There are over 100 disorders that typically affect joints, tendons, ligaments, bones, and muscles and are termed arthritis and rheumatic diseases. Some of these may also involve internal organs.
Forms of arthritis
Examples of arthritis include:
- Rheumatoid arthritis
- Juvenile idiopathic arthritis
- Systemic lupus erythematosus (lupus)
- Spondyloarthropathies or ankylosing Spondylosis
- Infectious arthritis
- Polymyalgia rheumatic
- Psoriasis and Psoriatic arthritis
- Inflammatory arthritis
Causes of arthritis
Rheumatic diseases are myriad in their manifestations and causes. While some of these are genetic and a person may be predisposed to getting them or the arthritis may develop a trigger that causes arthritis. This could be an injury or an infection. A cold, flu, or other type of virus could trigger a rheumatic disease in some people. Osteoarthritis may be caused by wear and tear on the joints or by an injury to a joint.
Age and sex play a role in risk of getting arthritis. Some of the conditions are more common among elderly while some including osteoarthritis are more common in women after menopause.
Lupus, rheumatoid arthritis, scleroderma, and fibromyalgia are more common among women. Rheumatoid arthritis occurs two to three times more often in women than in men.
Gout is more common in men than in women. After menopause, the incidence of gout in women begins to rise. This could be due to the hormonal differences or due to genetic differences.
In addition, some races and ethnicities are more at risk. Lupus for example is more common in African Americans and Hispanics than in Caucasians.
Diagnosis of arthritis
Rheumatic diseases are diagnosed by regular physicians, orthopedicians as well as specialists in rheumatic diseases or a rheumatologist. Common signs and symptoms include:
- Pain in one or more joints
- Swelling in one or more joints. There may be warmth and redness in and around the joint.
- Stiffness around the joints that lasts for at least 1 hour in the early morning after waking up. This is termed morning stiffness.
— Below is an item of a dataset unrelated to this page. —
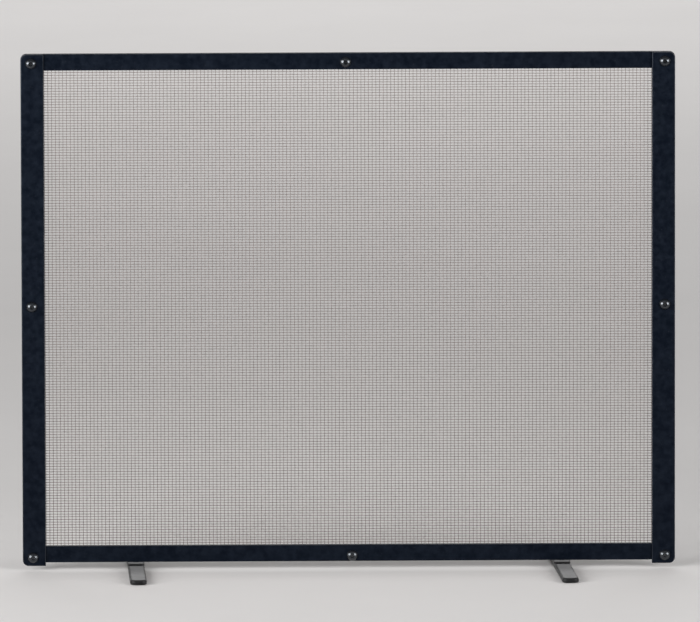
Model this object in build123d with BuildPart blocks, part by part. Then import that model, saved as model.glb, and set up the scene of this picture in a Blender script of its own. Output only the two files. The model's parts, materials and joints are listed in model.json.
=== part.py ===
"""Free-standing fireplace screen: a bolted frame of flat steel bars that clamps a woven wire cloth,
on two flat-bar feet that swivel under the bottom rail.

Millimetres. +X to the viewer's right, -Y towards the viewer, +Z up. The origin is on the floor,
midway between the feet, under the middle of the wire cloth's thickness.
"""

import os
from math import cos, radians

from build123d import *

# ---------------------------------------------------------------------------- driving dimensions
OVERALL_WIDTH = 990.6  # 39 in across the stiles
OVERALL_HEIGHT = 793.75  # 31 1/4 in, floor to the top edge

STILE_WIDTH = 35.0
RAIL_WIDTH = 25.4
BAR_THICKNESS = 3.2
STILE_DROP = 5.0  # the stiles end this far below the bottom rail
OUTER_CORNER = 9.0  # radius of the frame's four outer corners
STILE_EDGE = 2.0  # rounding of a stile's exposed edges
RAIL_EDGE = 1.2

WIRE = 0.9  # wire diameter of the cloth
CLOTH_THICKNESS = 2 * WIRE  # one wire over another
CLOTH_SHEET = 0.28  # a solid sheet this thick weighs as much as the cloth
CLOTH_INSET = 5.0  # from the frame's outer edge to the cloth's cut edge
CLOTH_GRIP = 6.0  # band at full thickness, gripped by the bars round the opening
CLOTH_HOLE = 6.0  # radius of the clearance cut in the cloth at each screw

# Frame screws: 3/8 in button head, hex socket
SCREW_FROM_SIDE = 15.5  # from the frame's outer side edge to the stile screws
SCREW_FROM_TOP = 14.0  # from the top edge to the three upper screws
SCREW_FROM_STILE_END = 13.0  # from a stile's lower end to its lowest screw
SIDE_SCREW_RISE = 6.0  # the side screws sit this far above a stile's middle
TOP_SCREW_X = -3.5  # the rail screws are drilled a little off centre
BOTTOM_SCREW_X = 5.0
BOTTOM_SCREW_RISE = 8.7  # above the bottom rail's lower edge
SHANK = 4.76  # radius
SCREW_HOLE = 5.0  # radius
HEAD_RADIUS = 8.35
HEAD_HEIGHT = 5.05
HEAD_RIM = 0.5  # upright edge under the dome
HEAD_FLAT = 3.6  # radius of the flat round the socket
HEAD_LEAN = 0.35  # the dome leaves the rim leaning in by this much for 1 of height
SOCKET_ACROSS_FLATS = 5.56
SOCKET_DEPTH = 3.1
STILE_SCREW_LENGTH = 25.4
RAIL_SCREW_LENGTH = 22.2
SCREW_END = 1.0  # chamfer on a screw's end
WASHER_RADIUS, WASHER_THICKNESS = 9.5, 1.65
NUT_ACROSS_FLATS, NUT_THICKNESS = 14.3, 8.5
NUT_BEVEL = 0.7
THREAD_CLEARANCE = 0.05

# Feet, each on a rivet under its bracket
FOOT_X = 323.5  # from the middle to each pivot
FOOT_WIDTH = 25.4
FOOT_LENGTH = 266.7  # 10 1/2 in, half before and half behind the pivot
FOOT_THICKNESS = 7.94  # 5/16 in
FOOT_CORNER = 9.0
FOOT_EDGE = 3.5  # rounding of the upper edge
SOLE_EDGE = 2.5  # and of the sole's
FOOT_TURN = {"left": 1.5, "right": 4.6}  # degrees from square, as the loose feet lie
BRACKET_WIDTH = 25.4
BRACKET_REACH = 14.0  # how far the lug stands out in front of the rail
BRACKET_HEIGHT = 25.0  # of the upright leg, from the lug's underside
BRACKET_BEND = 4.2  # outer radius of the bend
BRACKET_INNER_BEND = 1.0
BRACKET_CORNER = 4.0
BRACKET_EDGE = 1.4  # rounding all round its inner face, the lug's upper edge included
BRACKET_SCREW_SPACING = 13.0
BRACKET_SCREW_LENGTH = 13.0
SMALL_SHANK, SMALL_HOLE = 2.5, 2.65  # M5, radii
SMALL_HEAD_RADIUS, SMALL_HEAD_DEPTH = 4.8, 2.3  # 90 degree countersunk head
SMALL_NUT_ACROSS_FLATS, SMALL_NUT_THICKNESS = 8.0, 4.7
PIVOT_RADIUS = 4.0
PIVOT_CLEARANCE = 0.05  # radial, foot on rivet
PIVOT_HEAD_RADIUS = 7.0
PIVOT_HEAD_LOW, PIVOT_HEAD_HIGH = 0.6, 3.0  # the head stays off the floor
PIVOT_FLARE = 1.2  # the rivet's upper end is peened into a countersink this deep
SINK_RADIUS, SINK_DEPTH = 8.0, 3.1  # counterbore in the foot's sole
PIVOT_WASHER_RADIUS, PIVOT_WASHER_THICKNESS = 11.0, 0.8

# ------------------------------------------------------------------------------- worked-out places
SIDES = {"left": -1, "right": 1}
half_width = OVERALL_WIDTH / 2
bracket_low = FOOT_THICKNESS + PIVOT_WASHER_THICKNESS
rail_low = bracket_low + BAR_THICKNESS
rail_low_top = rail_low + RAIL_WIDTH
rail_high = OVERALL_HEIGHT - RAIL_WIDTH
stile_low = rail_low - STILE_DROP
stile_middle = (stile_low + OVERALL_HEIGHT) / 2
opening_half = half_width - STILE_WIDTH

# Layers from the middle of the cloth, as distances towards the viewer
cloth_face = CLOTH_THICKNESS / 2
rail_face = cloth_face + BAR_THICKNESS
stile_face = rail_face + BAR_THICKNESS
rear_face = -(cloth_face + BAR_THICKNESS)
bracket_back = rear_face - BAR_THICKNESS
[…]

- Constant or recurring pain
- Difficulty using or moving a joint
Tests for arthritis
Tests commonly include:
- routine blood tests
- medical history
- physical exam
- X rays
- imaging studies like CT scans and MRI of joints
The common treatments that are applicable for most arthritis include rest, relaxation, physical therapy, monitored exercises and joint mobilization, healthy diet, weight loss.
Other therapies include water therapy, health and cold therapy, care for joints, devices such as splints, braces, crutches etc.
Patients may undergo surgery to restore function or to relieve pain and sometimes to introduce prosthetic joint replacements for better mobility. A plan of therapy is developed in conjunction with the patient and a multidisciplinary team.
Drugs are used in many forms of arthritis. The type of drug depends on the condition and on the individual patient. Most of these drugs do not provide a cure but rather limit the symptoms. One of the exceptions is arthritis that is caused by an infection, in which antibiotics can cure the condition.
Commonly used drugs in arthritis include pain relievers that may be applied locally over the skin or taken as pills. In rheumatoid arthritis, Disease-modifying antirheumatic drugs (DMARDs) and Biologic response modifiers may be tried. Corticosteroids are also used in many rheumatic conditions because they reduce swelling and block or slow down the immune system.
Other drugs used include Hyaluronic acid substitutes, nutritional supplements, enzyme inhibitors like Allopurinol (used in gout) etc.